Но в это время произошли мировые события, помешавшие моим планам. Началось обострение советско-германских отношений, и хотя еще не было известно, как и чем оно кончится, но в воздухе уже ясно ощущалось дыхание надвигавшейся войны.
В те дни я много думал о том, что необходимо написать произведение, которое подняло и разожгло бы в сердцах и умах советских людей патриотические чувства, готовность идти на подвиг в защиту отечества. Но я думал об этом отвлеченно, не имея какого-либо определенного сюжета, еще не видя перед собой своих персонажей. Я искал. И вот однажды в «Правде» мне дали пачку хранившихся в сейфе материалов об интервенции на Украине и попросили срочно, отложив всякую другую работу, написать об этом. То были приказы генерала Гофмана, командовавшего в 1918 году оккупационной германской армией на юге России, донесения партизанских отрядов того времени, выписки из немецкой прессы. Познакомившись с этими материалами, я вдруг ощутил в себе «магическую вспышку», и так же стремительно, как «Парус», написал «Я сын трудового народа…».
Через полтора года началась война. На первых порах я ничего не мог писать, кроме военных корреспонденций. Позднее написал повести «Жена», «Сын полка». Таким образом, мои прежние планы были отодвинуты временно в сторону, уступив место вещам более созвучным событиям, духу времени, интересам народа.
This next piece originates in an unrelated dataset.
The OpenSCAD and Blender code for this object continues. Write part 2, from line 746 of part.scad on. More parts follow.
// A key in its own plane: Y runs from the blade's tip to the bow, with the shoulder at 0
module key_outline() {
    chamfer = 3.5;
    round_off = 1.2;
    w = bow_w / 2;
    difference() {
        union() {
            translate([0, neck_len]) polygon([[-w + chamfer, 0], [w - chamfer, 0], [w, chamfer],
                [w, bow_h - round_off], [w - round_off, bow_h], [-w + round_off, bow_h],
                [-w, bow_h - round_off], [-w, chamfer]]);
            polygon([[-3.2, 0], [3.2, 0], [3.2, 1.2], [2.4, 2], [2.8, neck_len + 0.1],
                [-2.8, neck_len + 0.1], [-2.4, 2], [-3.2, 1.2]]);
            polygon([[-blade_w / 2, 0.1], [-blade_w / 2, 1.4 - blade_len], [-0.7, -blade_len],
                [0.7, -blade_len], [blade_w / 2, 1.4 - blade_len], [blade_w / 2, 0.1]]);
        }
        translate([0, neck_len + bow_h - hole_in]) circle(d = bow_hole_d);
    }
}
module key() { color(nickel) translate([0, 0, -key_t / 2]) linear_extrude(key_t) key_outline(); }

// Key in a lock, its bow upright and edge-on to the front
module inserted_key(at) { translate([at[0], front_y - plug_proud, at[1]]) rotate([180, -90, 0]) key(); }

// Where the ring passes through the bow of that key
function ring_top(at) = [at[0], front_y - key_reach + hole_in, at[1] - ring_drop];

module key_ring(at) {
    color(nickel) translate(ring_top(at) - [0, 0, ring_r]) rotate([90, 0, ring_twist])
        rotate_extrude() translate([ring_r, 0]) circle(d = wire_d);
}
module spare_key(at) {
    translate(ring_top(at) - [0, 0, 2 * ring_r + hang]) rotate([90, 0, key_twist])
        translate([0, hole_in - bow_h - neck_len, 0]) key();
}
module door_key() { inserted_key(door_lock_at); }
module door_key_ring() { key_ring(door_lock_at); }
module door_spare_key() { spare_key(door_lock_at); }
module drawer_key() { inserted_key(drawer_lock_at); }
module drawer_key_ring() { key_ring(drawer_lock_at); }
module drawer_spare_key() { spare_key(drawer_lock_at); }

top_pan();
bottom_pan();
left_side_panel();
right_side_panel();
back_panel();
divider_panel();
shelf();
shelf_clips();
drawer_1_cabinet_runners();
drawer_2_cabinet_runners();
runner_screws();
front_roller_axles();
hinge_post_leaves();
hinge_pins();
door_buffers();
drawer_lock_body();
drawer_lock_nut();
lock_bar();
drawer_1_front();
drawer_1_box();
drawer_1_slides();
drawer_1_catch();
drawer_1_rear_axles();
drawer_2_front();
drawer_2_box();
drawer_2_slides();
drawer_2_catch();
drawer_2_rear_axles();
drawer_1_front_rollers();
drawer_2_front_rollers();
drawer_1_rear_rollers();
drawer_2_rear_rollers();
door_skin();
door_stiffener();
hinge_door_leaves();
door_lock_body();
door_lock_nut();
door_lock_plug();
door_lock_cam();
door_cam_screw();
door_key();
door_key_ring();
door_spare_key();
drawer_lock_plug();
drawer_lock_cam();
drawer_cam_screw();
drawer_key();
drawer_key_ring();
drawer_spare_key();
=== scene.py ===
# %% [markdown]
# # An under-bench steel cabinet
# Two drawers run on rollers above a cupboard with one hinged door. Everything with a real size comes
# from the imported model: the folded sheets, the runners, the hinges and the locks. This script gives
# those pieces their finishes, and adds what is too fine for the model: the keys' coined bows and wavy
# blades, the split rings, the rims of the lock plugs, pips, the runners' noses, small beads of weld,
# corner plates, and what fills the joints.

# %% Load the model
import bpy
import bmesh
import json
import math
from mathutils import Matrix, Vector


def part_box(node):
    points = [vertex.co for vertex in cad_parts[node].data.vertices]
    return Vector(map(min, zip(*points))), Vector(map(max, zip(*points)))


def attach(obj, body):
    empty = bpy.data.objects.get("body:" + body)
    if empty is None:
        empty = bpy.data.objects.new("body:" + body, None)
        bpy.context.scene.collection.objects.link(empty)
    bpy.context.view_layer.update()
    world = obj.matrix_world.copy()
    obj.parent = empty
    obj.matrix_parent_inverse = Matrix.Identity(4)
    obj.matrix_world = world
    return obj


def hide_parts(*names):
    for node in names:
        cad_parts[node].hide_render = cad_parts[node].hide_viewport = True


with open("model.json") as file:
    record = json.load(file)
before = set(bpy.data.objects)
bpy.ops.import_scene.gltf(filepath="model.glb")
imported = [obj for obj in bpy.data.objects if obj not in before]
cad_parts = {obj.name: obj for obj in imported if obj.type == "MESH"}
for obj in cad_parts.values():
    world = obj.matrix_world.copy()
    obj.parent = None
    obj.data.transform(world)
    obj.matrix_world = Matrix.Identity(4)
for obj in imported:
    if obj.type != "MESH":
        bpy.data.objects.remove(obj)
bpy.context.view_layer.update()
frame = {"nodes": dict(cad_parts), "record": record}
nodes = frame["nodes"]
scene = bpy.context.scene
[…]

В конце войны я попал в Одессу и узнал о героической борьбе моих земляков — партизан, укрывавшихся в катакомбах. Полный впечатлений от услышанного, от того, что я увидел в городе и в самих катакомбах, я вдруг понял, что в подвигах одесских партизан должны были участвовать, конечно, и мои старые герои. По горячим следам этих впечатлений я написал роман «За власть Советов!». С моей стороны, разумеется, было рискованно после первой повести сразу написать заключительную, не имея даже черновых набросков середины. Но что поделаешь! Сама жизнь вмешивалась все время в мой замысел, над выполнением которого я, в общей сложности, проработал двадцать пять лет.
Только после войны мне удалось вернуться к намеченному, но все еще не осуществленному плану — написать «Хуторок в степи», а вслед за ним «Зимний ветер», — соединившие начала и концы судеб Пети и Гаврика, разорванные событиями эпохи.